Extends eslint-plugin-vue to support pug templates.

Installation

npm install --save-dev eslint@8 eslint-plugin-vue eslint-plugin-vue-pug

Usage

Most eslint-plugin-vue rules work out of the box with just adding this plugin in your eslint config:

module.exports = {
  extends: [
    'plugin:vue/vue3-recommended',
    'plugin:vue-pug/vue3-recommended'
  ]
}

Limitations

Supported Syntax

This plugin only lints pug syntax that directly corresponds to html syntax. Pug syntax that is not supported includes mixins, js code, loops, if/else, case, include/extends. The linter will just skip those features, which means that tags inside mixins will not be linted. The rule no-pug-control-flow will help you to avoid unsupported pug syntax.

Open Questions

Comment Directive

Do we want own docs for that? Also, pug has no inline comments.

#id and .class shorthands

Shorthands get dropped from attributes list to not affect attribute order. We need to add separate linter rules for those.

brace style

Existing rule fails at fixing and does not replace " quotes with `.

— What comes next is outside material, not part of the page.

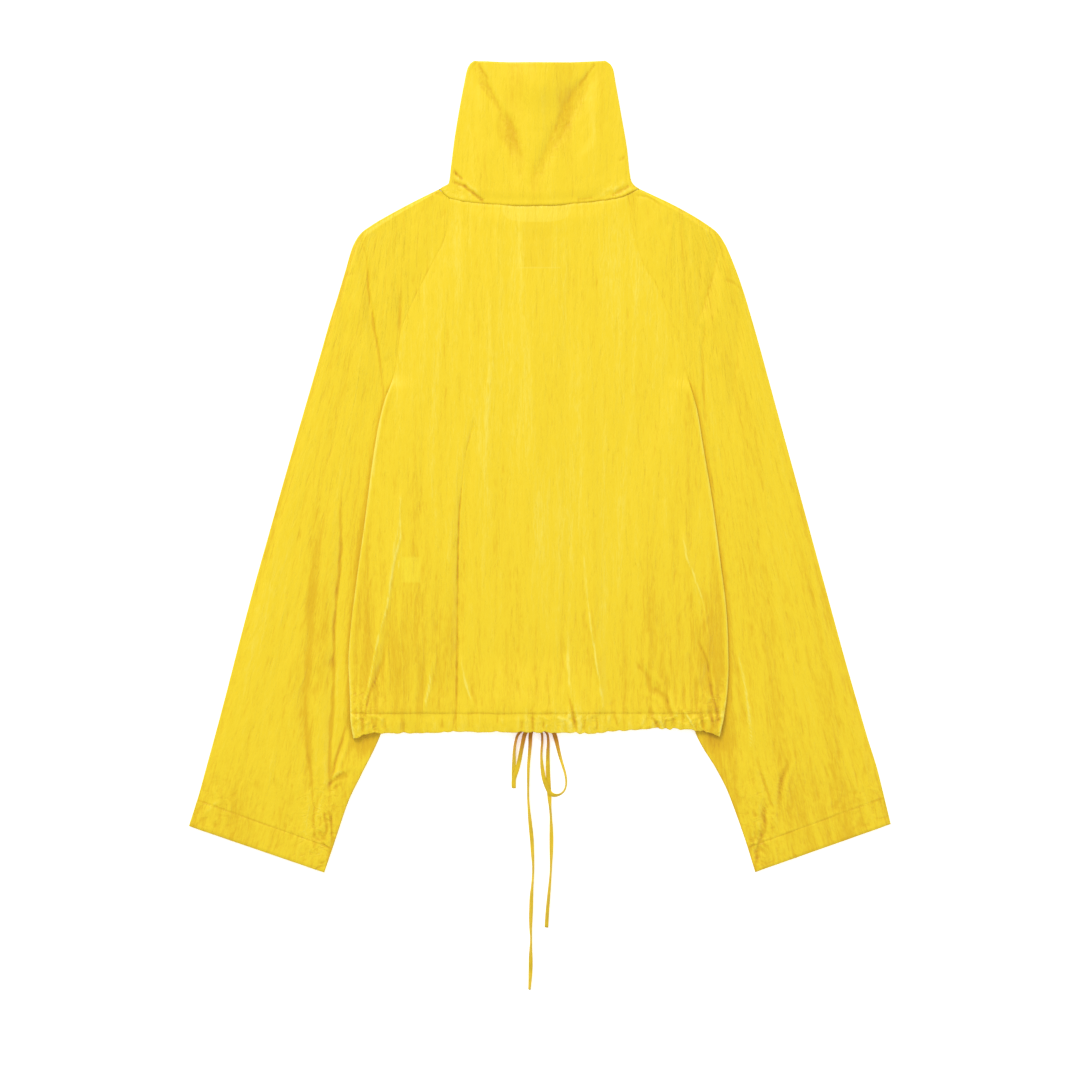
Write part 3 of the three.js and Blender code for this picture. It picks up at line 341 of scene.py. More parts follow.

parsing commas in dynamic attribute names

pug splits up attribute names like :[[a,b,][1]]

spaces added by fix

first-attribute-linebreak adds a space between tag( and attr="" in certain scenarios.

attribute separators

Things like max-attributes-per-line would need to include the , in the attribute range for some fixes to work correctly, but this would break attribute-order.

HTML tokens

there are some rules relying on HTML* tokens, like no-multi-spaces.

Splitting low level mustache tokens

template attributes

having both lang and src attributes on template, what does that even do?

HTML rules

Rules for HTML don't apply to pug, but do not seem to interfere with pug templates since they check HTML* tokens, which we don't emit. Should we still disable those rules or leave them on?